Poker strategy for beginners is often taught at the wrong level of abstraction — too much theory, not enough actionable decisions. This guide focuses on the specific things beginners should be doing at the table, not vague principles.
Start Tight: Play Fewer Hands Than You Think You Should
The single biggest leak in beginner poker is playing too many hands. A solid starting range for a beginner at a 9-player table is roughly 15–20% of hands from all positions combined. That means folding 80%+ of the time before the flop. This feels wrong — it seems passive — but it keeps you out of difficult situations with weak holdings where your decisions have the highest variance.
Hands to play from any position: AA, KK, QQ, JJ, TT, AKs, AKo, AQs. From late position (button, cutoff), add: 99, 88, AJs, AQo, KQs, and suited connectors from JTs down. Fold everything else until you’re comfortable with these.

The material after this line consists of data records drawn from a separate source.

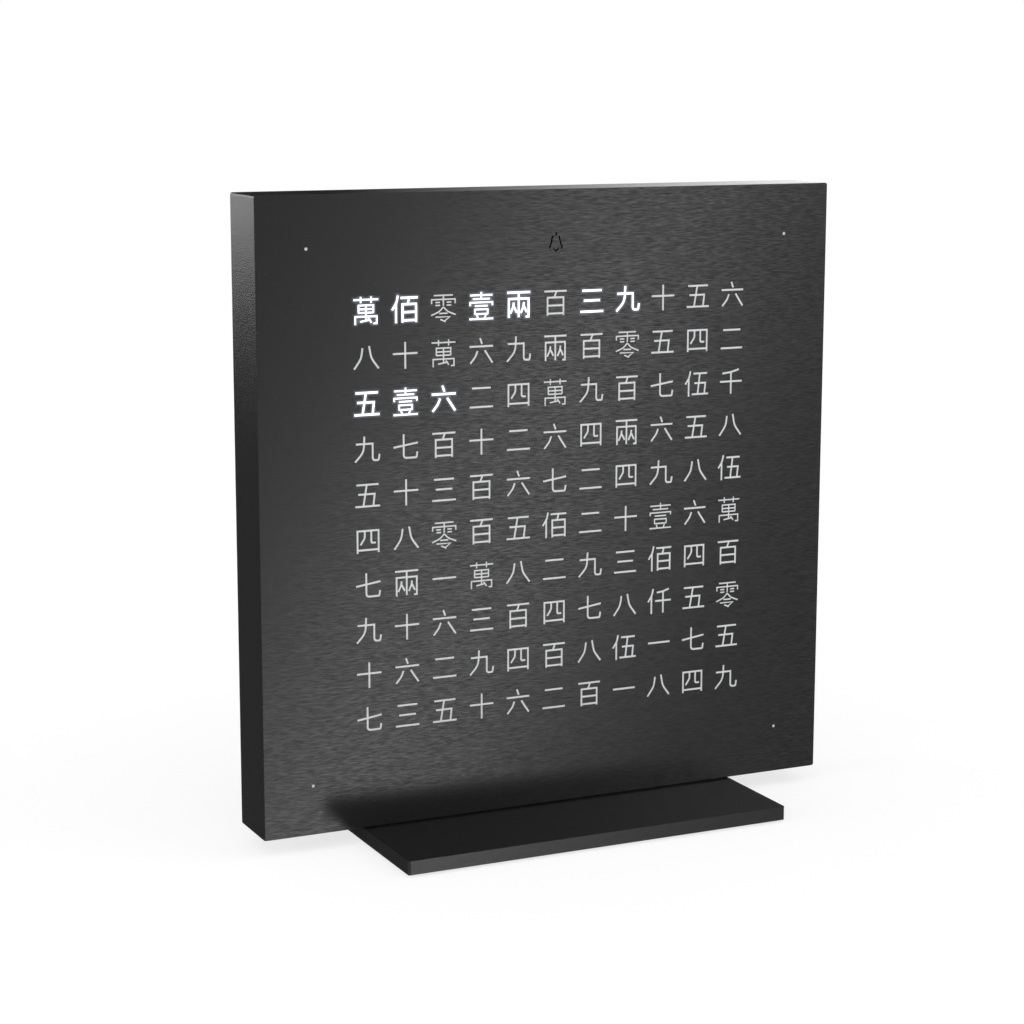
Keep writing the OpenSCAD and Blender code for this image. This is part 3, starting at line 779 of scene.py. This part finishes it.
# Name, azimuth, elevation, width, height, tilt, radiance, grade. The flags are dim, and keep
# the white of the world out of the gloss.
PANELS = [
    ("band", 22.0, -15.9, 5.5, 62, 25.7, 7.65, BAND_GRADE),
    ("left_box", -161, 14.5, 60, 36, 0, 1.9, None),
    ("left_flag", -161, -27.5, 60, 48, 0, 0.075, None),
    ("top_grade", 153, 20, 14, 60, 0, 1.65, TOP_GRADE),
    ("top_flag", 175, 20, 40, 60, 0, 0.03, None),
    ("high_box", 37, 26, 14, 24, 0, 12.5, None),
]


def make_sun(name, azimuth, elevation, strength):
    """A soft sun that gloss and the camera don't show."""
    data = bpy.data.lights.new(name, "SUN")
    data.energy = strength
    data.angle = math.radians(SUN_ANGLE)
    lamp = add_object(name, data)
    lamp.rotation_mode = "QUATERNION"
    lamp.rotation_quaternion = toward(azimuth, elevation).to_track_quat("Z", "Y")
    lamp.visible_glossy = False
    lamp.visible_camera = False


def panel_material(name, radiance, grade, reaches):
    """Light of one level, or graded along an axis between the panel's two ends."""
    material, tree = blank_material(name)
    strength = radiance
    if grade:
        axis, start, end, power = grade
        reach = reaches[axis]
        share = remap(tree, position(tree, axis), (-reach, reach), (start, end))
        strength = maths(tree, "MULTIPLY", maths(tree, "POWER", share, power), radiance)
    glow = add(tree, "Emission", {"Color": WHITE, "Strength": strength})
    add(tree, "OutputMaterial", {"Surface": glow.outputs[0]})
    return material


def make_panel(name, azimuth, elevation, width, height, tilt, radiance, grade):
    """A far panel that faces the clock and that only gloss shows."""
    reaches = [PANEL_DISTANCE * math.tan(math.radians(size / 2)) for size in (width, height)]
    panel = add_sheet(name, *reaches, panel_material(name, radiance, grade, reaches))
    back = -toward(azimuth, elevation)
    turn = Quaternion((0, 0, 1), math.radians(tilt))
    panel.location = PANEL_AIM - back * PANEL_DISTANCE
    panel.rotation_mode = "QUATERNION"
    panel.rotation_quaternion = back.to_track_quat("Z", "Y") @ turn
    panel.visible_camera = False
    panel.visible_diffuse = False
    panel.visible_shadow = False
    panel.visible_transmission = False


def make_lights():
    for values in SUNS:
        make_sun(*values)
    for values in PANELS:
        make_panel(*values)


make_camera()
make_world()
make_floor()
make_lights()
finishes = make_finishes()
dress_nodes(finishes)
build_led_windows(finishes, build_cover(finishes))
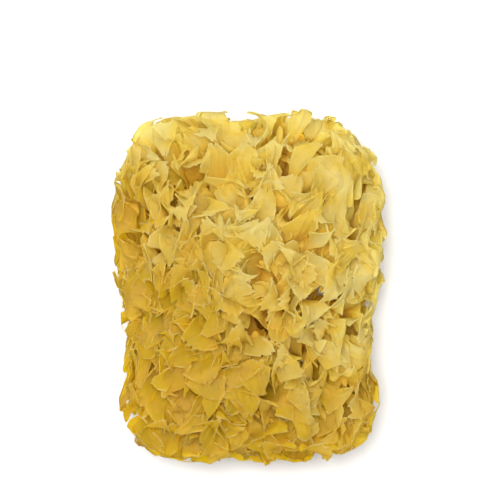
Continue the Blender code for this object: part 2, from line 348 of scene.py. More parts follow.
# The lobes and scallops of any margin, and the tears of its side edges
ANY_PHASE = 6                   # radians, about a whole turn
ANY_LOBE = 9                    # lobes that a margin may start past
LOBE_LEAST = 0.8
LOBE_SPREAD = 0.5
LOBE_UNEVEN = 0.22
LOBE_UNEVEN_RATE = 2.6
LOBE_SHARPNESS = 0.45
SCALLOPS = 2.6                  # to a lobe
SCALLOP_SHARPNESS = 0.7
NICKS = 6.3
NICK_SHARPNESS = 0.8
BACK_SHARE = 0.33               # of the lobes fold the other way
BACK_REACH = -0.8
TEAR_WIDTH = 0.0050             # between two tears of a side edge
TEAR_DEPTH = 0.16
TEAR_SHARPNESS = 0.6
NICK_WIDTH = 0.0019
NICK_DEPTH = 0.07
TEAR_LEAST = 0.7
TEAR_SPREAD = 0.6
TEAR_HOLD = 3                   # the power by which the tears stay at the edge

# Side lobes that branch off the faces of the fronds, and more of them that close the gaps between
# forks: their roots and tips as depths, their reaches in metres
SIDE_LOBES = (
    {"count": 400, "spacing": 0.0055, "root": (0.72, 0.88), "tip": (0.92, 1.04), "reach": (0.009, 0.015)},
    {"count": 230, "spacing": 0.0070, "root": (0.50, 0.70), "tip": (0.80, 0.91), "reach": (0.009, 0.0135)},
    {"count": 150, "spacing": 0.0080, "root": (0.22, 0.40), "tip": (0.48, 0.68), "reach": (0.008, 0.013)},
)
BORDER_LOBES = (
    {"count": 44, "spacing": 0.0050, "root": (0.45, 0.66), "tip": (0.72, 0.88), "reach": (0.011, 0.015)},
    {"count": 34, "spacing": 0.0050, "root": (0.24, 0.42), "tip": (0.46, 0.64), "reach": (0.011, 0.015)},
)
BORDER_REACH = 0.085            # how near a fork's border their roots lie
SIDE_LOBE_TRIES = 9000
SIDE_LOBE_HALF_WIDTH = (0.0050, 0.0088)
SIDE_LOBE_ACROSS = 0.9
SIDE_LOBE_FAN = (0.1, 0.4)      # the least fanning out, and what chance adds to it
SIDE_LOBE_SKEW = 0.5
SIDE_LOBE_CUP = 0.03
ROOT_APART = 0.030              # metres that the whole way outward counts for in a spacing
ROOT_HALF = 0.04
ROOT_BELOW = 0.03
ROOT_SUNK = 0.0003              # metres that a root starts behind its frond's face
MARGIN_LOBE_WIDTH = 0.0062
CORNER_REACH = 0.16
CORNER_ROUNDNESS = 2.4
BETWEEN_REACH = 0.78
SIDE_SCALLOP_DEPTH = 0.16
SIDE_NICK_DEPTH = 0.09
SIDE_LOBE_FLATNESS = 3.0        # 1 would rise evenly, and more lies flatter along its outer end
SIDE_LOBE_POWER = 1.1
SIDE_LOBE_TILT = 0.02
SIDE_RUFFLE = 0.005
SIDE_RUFFLE_WAVE = 0.0042
OPENED_ROOT = 0.38
OPENED_FROM = -0.05
OPENED_TO = 0.50
TURNED_TO = 0.6
ROOT_MARGIN = 0.002
SIDE_LOBE_COLUMNS = (9, 24)
SIDE_LOBE_ROWS = 8

# The skin of every membrane
MESH_STEP = 0.00080
CRUMPLES = (                    # how many waves, their least and most length, and their slope
    (7, 0.0070, 0.0120, 0.14),
    (9, 0.0030, 0.0055, 0.09),
    (4, 0.0120, 0.0200, 0.28),
)
CRUMPLE_FROM = 0.4
CRUMPLE_TO = 0.95
SKIN_THINS_FROM = 0.3
SKIN_ROOT = 0.00050             # thickness of a membrane near the stalk
SKIN_MARGIN = 0.00018
MARGIN_ANGLE = math.radians(75)
SOFT_FROM = 0.95                # the depth from which lobes are pressed flat
SOFT_ROOM = 0.05
STALK_AROUND = 29
STALK_ROWS = 9
STALK_TINT = 0.5
STALK_FROM_MARGIN = 0.004


def ease(low, high, value):
    """A smooth rise from 0 at low to 1 at high."""
    share = np.clip((value - low) / (high - low), 0, 1)
    return share * share * (3 - 2 * share)


def directions(spots):
    """How far out each spot of the disc lies, and its turn away from +Z and bearing round it."""
    away = np.linalg.norm(spots, axis=-1)
    held = away / (1 + (away / RIM_HOLD) ** RIM_SHARPNESS) ** (1 / RIM_SHARPNESS)
    turn = 2 * np.arcsin(held * math.sin(UNDER_TURN / 2))
    bearing = np.arctan2(spots[..., 1], spots[..., 0])
    return held, turn, bearing


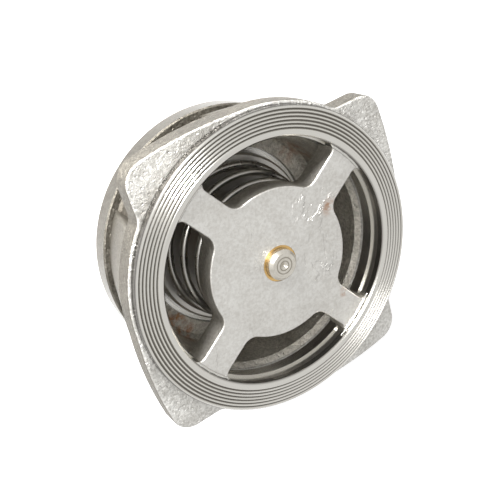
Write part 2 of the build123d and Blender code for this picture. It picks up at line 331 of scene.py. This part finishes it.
ZONES = valve_zones()
SKIN = blasted_skin()
GRAIN = cast_grain()
LINES = turned_lines()
STAINS = stains()


# ---------------------------------------------------------------- materials
def new_material(name):
    """Material with a Principled shader, its maker and that shader."""
    material = bpy.data.materials.new(name)
    material.use_nodes = True
    shader = material.node_tree.nodes["Principled BSDF"]
    return material, Maker(material.node_tree), shader


def bump(maker, height, strength, distance):
    node = maker.tree.nodes.new("ShaderNodeBump")
    node.inputs["Strength"].default_value = strength
    node.inputs["Distance"].default_value = distance
    maker.put(node.inputs["Height"], height)
    return node.outputs["Normal"]


def housing_masks(maker):
    """Masks of the casting's turned faces, spider, front faces, rough inside, neck and ring side."""
    zone = maker.group(ZONES)
    radius, height, facing = zone["Radius"], zone["Height"], zone["Facing"]
    ring = maker.times(maker.step(height, RING_STEP_Z + 0.02, RING_STEP_Z + 0.06),
                       maker.step(radius, BORE_R - 0.2, BORE_R - 0.1))
    bores = maker.times(maker.step(height, LEDGE_Z - 0.1, LEDGE_Z + 0.1),
                        maker.step(radius, INNER_WALL_R + 0.1, INNER_WALL_R + 0.2),
                        maker.below(radius, BORE_R + 0.1, BORE_R + 0.2))
    inlet = maker.below(height, INLET_RING_Z - 0.7, INLET_RING_Z - 0.4)
    return {
        "machined": maker.math("MAXIMUM", maker.math("MAXIMUM", ring, bores), inlet),
        "grooves": maker.times(ring, maker.below(height, GROOVE_Z, OUTLET_MM)),
        "inlet_rim": maker.times(inlet, maker.step(height, 0.05, 0.3)),
        "spider": maker.times(maker.step(height, SPIDER_LOW_Z, SPIDER_LOW_Z + 0.1),
                              maker.below(radius, INNER_WALL_R, INNER_WALL_R + 0.1)),
        "front": maker.times(maker.step(facing, 0.35, 0.75),
                             maker.step(height, SPIDER_LOW_Z - 2.0, SPIDER_LOW_Z)),
        "inside": maker.times(maker.below(radius, INNER_WALL_R - 0.2, INNER_WALL_R),
                              maker.below(height, SPIDER_LOW_Z - 1.0, SPIDER_LOW_Z - 0.2)),
        "neck": maker.times(maker.step(radius, NECK_R - 0.9, NECK_R - 0.5),
                            maker.below(radius, NECK_R + 0.7, NECK_R + 4.5),
                            maker.step(height, INLET_RING_Z, INLET_RING_Z + 0.4),
                            maker.below(height, SPIDER_LOW_Z - 0.2, SPIDER_LOW_Z)),
        "ring_side": maker.times(maker.step(radius, RING_R - 0.15, RING_R - 0.05),
                                 maker.below(radius, RING_R + 0.05, RING_R + 0.3),
                                 maker.step(height, RING_STEP_Z - 0.05, RING_STEP_Z + 0.05)),
    }


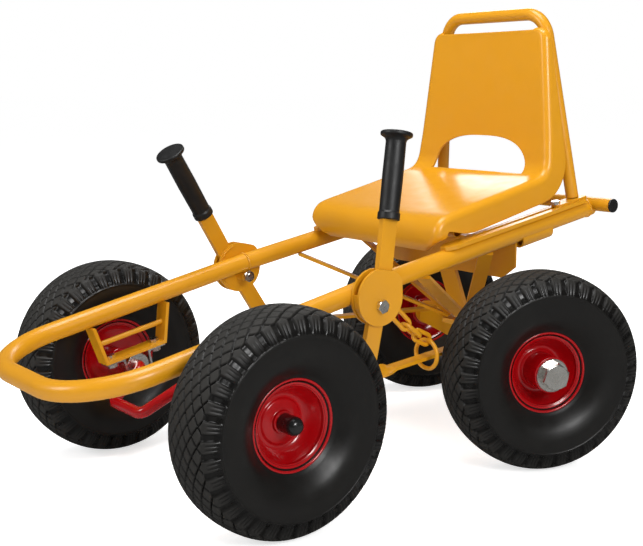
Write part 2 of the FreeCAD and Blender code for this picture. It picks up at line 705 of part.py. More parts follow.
def tyre_outline():
    """Hollow tyre section, open towards the rim, as (radius, distance from the wheel's middle)."""
    outer = size("tyre_radius")
    half = size("tyre_width") / 2
    wall = size("tyre_wall")
    seat = size("bead_radius") + 0.3
    lip = size("rim_lip_radius") + size("side_gap")
    bead = size("rim_width") / 2 - size("rim_sheet") - 3.6
    shoulder = outer - 12
    wide = (outer + lip) / 2
    right_side = [(seat, bead, 2), (lip + 1, bead + 2.6, 1), (lip + 3, bead + 8, 3), (wide, half, 40),
                  (shoulder, half - 9, 8), (outer, half - 34, 60)]
    inside = [(outer - wall - 2, half - 36, 50), (shoulder - wall, half - 9 - wall, 6), (wide, half - wall, 34),
              (lip + 3, bead, 4), (seat, bead - wall, 2)]
    mirrored_outer = [(r, -w, *rest) for r, w, *rest in right_side[::-1]]
    mirrored_inside = [(r, -w, *rest) for r, w, *rest in inside[::-1]]
    return right_side + mirrored_outer + mirrored_inside + inside


def front_wheel(side, name):
    place = across(side, front_half_track, 0, axle_z)
    bore = size("rod_radius") + size("running_gap")
    start = size("front_hub_out") + size("side_gap")
    tip = start + size("cap_length")
    edge = size("cap_radius")
    bottom = start + 0.6 * size("cap_length")
    rim = rim_outline(size("front_hub_radius"), size("front_hub_out"), bore, housing=False)
    named(turned(rim, place), f"{name}_front_rim")
    named(turned(tyre_outline(), place), f"{name}_front_tyre")
    cap = [(bore, start), (edge, start, 1), (edge, tip, edge - 1.5), (0, tip), (0, bottom), (bore, bottom)]
    named(turned(cap, place), f"{name}_front_cap")


def rear_wheel(side, name):
    place = steer.multiply(across(side, rear_half_track, 0, axle_z))
    bore = size("axle_bolt_radius") + size("running_gap")
    end = size("rear_hub_out") + size("side_gap")
    start = -size("hub_in") - 40
    rim = rim_outline(size("rear_hub_radius"), size("rear_hub_out"), bore, housing=True)
    named(turned(rim, place), f"{name}_rear_rim")
    named(turned(tyre_outline(), place), f"{name}_rear_tyre")
    shank = rod("Sizes.axle_bolt_radius", end - start, lifted(place, start))
    washer = rod("Sizes.washer_radius", "Sizes.washer_thick", lifted(place, end))
    head_place = lifted(place, end + size("washer_thick"))
    head = hexagon("Sizes.axle_bolt_flats", "Sizes.axle_bolt_head", head_place)
    named(fuse([shank, washer, head]), f"{name}_axle_bolt")


def wheels():
    for side, name in ((left, "left"), (right, "right")):
        front_wheel(side, name)
        rear_wheel(side, name)


# ---- rear axle ----

def rear_beam():
    """Square tube with a round flange at each end and the king pin sleeve through its middle."""
    flange_x = rear_half_track - size("hub_in") - size("side_gap") - size("beam_flange_thick")
    start = steer.multiply(placed((-flange_x, 0, axle_z), (1, 0, 0), (0, 0, 1)))
    inside = "Sizes.beam_side - 2 * Sizes.beam_wall"
    outer = bar(2 * flange_x, "Sizes.beam_side", "Sizes.beam_side", start)
    inner = bar(2 * flange_x, inside, inside, start)
    flanges = []
    shafts = []
    for side in (left, right):
        place = steer.multiply(across(side, flange_x, 0, axle_z))
        flanges.append(rod("Sizes.beam_flange_radius", "Sizes.beam_flange_thick", place))
        shafts.append(rod("Sizes.axle_bolt_radius", "Sizes.beam_flange_thick", place))
    half = size("kingpin_sleeve_half")
    upright = placed((0, kingpin_y, axle_z - half), (1, 0, 0), (0, 0, 1))
    sleeve = rod("Sizes.kingpin_sleeve_radius", 2 * half, upright)
    bore = rod("Sizes.kingpin_radius + Sizes.running_gap", 2 * half, upright)
    named(cut(fuse([cut(outer, inner), *flanges, sleeve]), bore, *shafts), "rear_beam")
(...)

Understand Position Before Anything Else
Position means acting after your opponent on every street post-flop. Being on the button (dealer position) means you act last on every post-flop street — you see what everyone else does before you decide. Being in the blinds means you act first — a structural disadvantage on every hand you play from there.
The practical implication: hands that are profitable in position are losing hands out of position. KJo is a reasonable call from the button. From the small blind facing a raise, it’s a clear fold. Beginners consistently overvalue hands out of position because they evaluate the hand in isolation, not in context.
Bet for a Reason, Not Because It Feels Right
Every bet should have one of two purposes: getting value from worse hands (value bet) or making better hands fold (bluff). If you’re betting and you can’t answer which of those applies, you shouldn’t be betting. A common beginner mistake is betting top pair on a scary board not to extract value, but because it “feels like the right thing to do.” That’s a bet with no purpose and it will cost you in the long run.
A simple framework: when you have a strong hand (top pair good kicker, two pair, set), bet 50–75% of the pot. When you’re bluffing, use a similar sizing — inconsistent sizing tells observant opponents whether you’re strong or weak. When you’re unsure, checking is free information and it’s almost always better than betting confused.
Don’t Bluff Calling Stations
At micro and low stakes — which is where beginners should be playing — many opponents call too much. They call with bottom pair, with gutshot draws, with ace-high. Against these players, bluffing is costly. Their tendency to call too much is a leak you exploit by value betting thinner, not by bluffing more. Reserve bluffs for opponents who have shown they’re capable of folding decent hands.
Set a Bankroll and a Stop-Loss Before You Start
Beginners should play at stakes where the maximum buy-in represents no more than 5% of their poker bankroll. At NL10 on GGPoker (max buy-in $10), that means a $200 minimum bankroll before you sit down. This isn’t being cautious — it’s giving yourself enough runway to experience variance without going broke before you’ve learned anything.
Set a stop-loss per session: 2 buy-ins maximum. If you lose $20 at NL10, quit for the day. Making decisions while stuck is the most reliable way to lose more than you planned.
Study, Don’t Just Play
Playing without studying reinforces your current decisions, whether they’re right or wrong. A minimum study habit for a beginner: after every session, review 3–5 hands where you were unsure what to do. Write down what you did, what you think the right play was, and why. Over time, patterns in your mistakes will emerge — position errors, bluffing too much in the wrong spots, or calling too wide preflop.
Free resources that are actually worth your time: Jonathan Little’s YouTube channel (MTT strategy), Doug Polk’s basics videos, and the preflop charts available on Upswing Poker. Don’t pay for coaching until you’ve exhausted the free material.